Both TCM doctors and western doctors have invested a tremendous amount of manpower and resources to find answers for hypertension and certain solutions have been found. But you have to be wise and visionary to choose the right one. Western medications have a quick effect in responding to the symptoms of hypertension, but with unresolved headaches, dizziness, palpitations, tinnitus, insomnia, and other symptoms. Moreover, long-term medication will cause side effects on the liver and kidney functions or require you to increase your dose to maintain the effect.
Featuring treating the root cause of a disease instead of responding to symptoms, Traditional Chinese Medicine (TCM) has a definite advantage in treating and curing hypertension. It has been discovered in TCM that kidney deficiency is the fundamental cause of hypertension disease. Correspondingly, the therapeutic principle of nourishing kidney-liver yin, warming kidney yang and the tonifying of kidney active blood was developed in curing it. Modern medical lab results and clinical trials have testified to the efficacy of the kidney therapeutic principle.
According to TCM, hypertension can be classified into 5 categories: Kidney deficiency syndrome, Liver Yang hyperactivity syndrome, Transformation of liver Yang into wind, Phlegmatic-damp syndrome and blood stasis syndrome. Each category has different common symptoms and corresponding treatment plans. We will discuss each in detail in our next blog.

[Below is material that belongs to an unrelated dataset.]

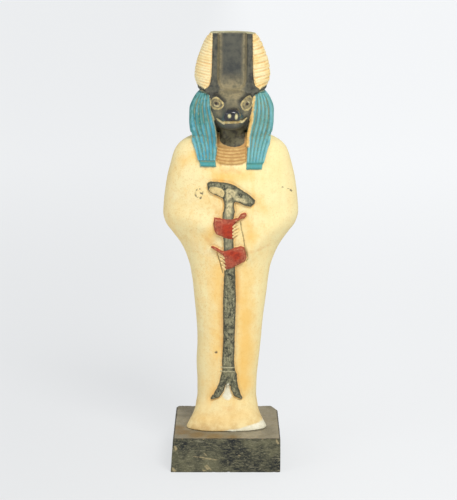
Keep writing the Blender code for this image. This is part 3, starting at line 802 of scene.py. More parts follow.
def muzzle(name, stations, sides):
    rings = []
    for y in heights(stations[0][0], stations[-1][0], HEAD_ROW):
        high, low, upper, lower, square = profile(stations, y)
        ring = []
        for i in range(sides):
            turn = 2 * math.pi * (i + 0.5) / sides
            rise = power(math.sin(turn), 2 / square)
            half = lower + (upper - lower) * (rise + 1) / 2
            ring.append((half * power(math.cos(turn), 2 / square), y, (low + high) / 2 + (high - low) / 2 * rise))
        rings.append(ring)
    return lofted(name, rings)


def lump(middle, radii):
    mesh = bpy.data.meshes.new("lump")
    work = bmesh.new()
    bmesh.ops.create_uvsphere(work, u_segments=20, v_segments=12, radius=1)
    for vertex in work.verts:
        vertex.co = Vector([m + r * c for m, r, c in zip(middle, radii, vertex.co)])
    work.to_mesh(mesh)
    work.free()
    return mesh


def carved_front(skin, x, z):
    """The front of the carving at x and z, as seen from straight ahead."""
    hit = skin.ray_cast(Vector((x, -FAR, z)), Vector((0, 1, 0)))[0]
    return hit if hit else Vector((x, -10, z))


def front_roll(skin, points, girth, crest, closed=False):
    """A line for a roll that follows the carving's front through points of x and z."""
    count = len(points)
    corners = [Vector(point) for point in points]
    line = []
    for i in range(count if closed else count - 1):
        before, start, end, after = (
            corners[k % count if closed else min(max(k, 0), count - 1)] for k in (i - 1, i, i + 1, i + 2)
        )
        for t in (0.0, 0.25, 0.5, 0.75):
            line.append(0.5 * (
                2 * start + (end - before) * t + (2 * before - 5 * start + 4 * end - after) * t**2
                + (3 * start - before - 3 * end + after) * t**3
            ))
    line.append(corners[0] if closed else corners[-1])
    return [laid_on(skin, carved_front(skin, *spot), girth, crest) for spot in line]


head_forms = [
    muzzle("head", HEAD, 96), muzzle("jaw", JAW, 72),
    lofted("throat", [ring_of(THROAT, z, 60) for z in heights(THROAT[0][0], THROAT[-1][0], 1.0)]),
    lump(*NOSE),
]
face = tree_of(head_forms)
blocks["dark"] += head_forms
blocks["dark"].append(rolls_along("brows", [front_roll(face, brow, 1.1, 0.75) for brow in BROWS]))
for x, z in PUPILS:
    blocks["dark"].append(lump(carved_front(face, x, z) + Vector((0, 0.25, 0)), (0.75, 0.6, 0.7)))
eye_lines = [front_roll(face, ring, 0.52, 0.40, closed=True) for ring in EYES]
eye_lines += [front_roll(face, ring, 0.40, 0.28, closed=True) for ring in IRISES]
blocks["eyes"].append(rolls_along("eye_rings", eye_lines, step=0.3))
for x, z, wide, high in NOSTRILS:
    blocks["dark"].append(lump(carved_front(face, x, z) + Vector((0, 0.35, 0)), (wide, 0.7, high)))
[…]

So that I don't get in trouble from the copyright police please read WebMD's article at (http://www.webmd.com/balance/guide/chinese-medicine-topic-overview?page=1)
It's interesting that they refer to TCM (a form of medicine that has been used for over 4000 years) as a "belief". As if it is not a true form of medicine. They do however, admit that it is gaining in popularity in the west. One point for them. In their statement "Chinese medicine doctors look at the balance of body, mind, and spirit to determine how to restore qi, the yin-yang balance, and good health." Without explaining that it is an involved art and science. In other words each person is considered as a whole and not just parts. One thin effects another! I seem to remember way back when, when I was a child that we had a general practice doctor that knew everything about our family and life too. In other words TCM focuses on maintaining health and then on healing and curing a disease process once it is identified. With me they quite literally rolled back the clock and corrected almost all of the challenges I faced after my stroke and reigned in my hypertension so that it is rare for me to need medication.
I know hundreds of doctors personally and practiced in the US medical system for years before heading to China and after every meeting I had with them I was encouraged to except myself as I was and be content with the challenges that remained after the stroke.
WebMD stats, "Promising results have been found for the use of acupuncture in treating nausea and vomiting related to chemotherapy, postsurgery pain, and pregnancy" an "Acupuncture also may be useful for other conditions such as addiction, stroke rehabilitation, headache, menstrual cramps, tennis elbow, low back pain, carpal tunnel syndrome, and asthma. In general, acupuncture is safe when done by a certified acupuncturist. The treatment can be expensive and time-consuming."
I would agree that TCM is slower because it is promoting healing and can be very expensive in the US but here in China the cost is extremely reasonable. As long as TCM is limited in its ability to be practiced in the US I guess I'll be helping people to get access to the best treatments here in China.